=== Task brief ===
Note how many lines include the word "with", and give that number by itself.

=== Given information ===
• • • • •

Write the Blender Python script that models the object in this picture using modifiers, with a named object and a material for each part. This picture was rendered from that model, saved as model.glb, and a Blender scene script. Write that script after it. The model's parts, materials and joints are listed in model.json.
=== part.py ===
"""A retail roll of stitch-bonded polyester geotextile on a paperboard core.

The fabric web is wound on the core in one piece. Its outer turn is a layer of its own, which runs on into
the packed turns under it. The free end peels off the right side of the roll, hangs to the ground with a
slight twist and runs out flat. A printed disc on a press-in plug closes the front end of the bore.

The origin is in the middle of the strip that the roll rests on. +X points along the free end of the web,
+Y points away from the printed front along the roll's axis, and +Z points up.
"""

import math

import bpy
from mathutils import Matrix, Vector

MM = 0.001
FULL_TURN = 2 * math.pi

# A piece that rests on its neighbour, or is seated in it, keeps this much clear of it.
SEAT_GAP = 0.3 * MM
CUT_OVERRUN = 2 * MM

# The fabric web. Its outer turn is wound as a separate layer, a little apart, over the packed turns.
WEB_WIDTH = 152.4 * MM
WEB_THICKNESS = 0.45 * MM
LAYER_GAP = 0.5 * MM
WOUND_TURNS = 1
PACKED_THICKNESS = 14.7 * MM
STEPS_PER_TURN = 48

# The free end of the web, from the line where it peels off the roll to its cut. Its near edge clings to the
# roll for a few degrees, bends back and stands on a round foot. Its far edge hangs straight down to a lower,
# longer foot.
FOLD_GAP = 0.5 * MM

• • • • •

=== Result of the task ===
2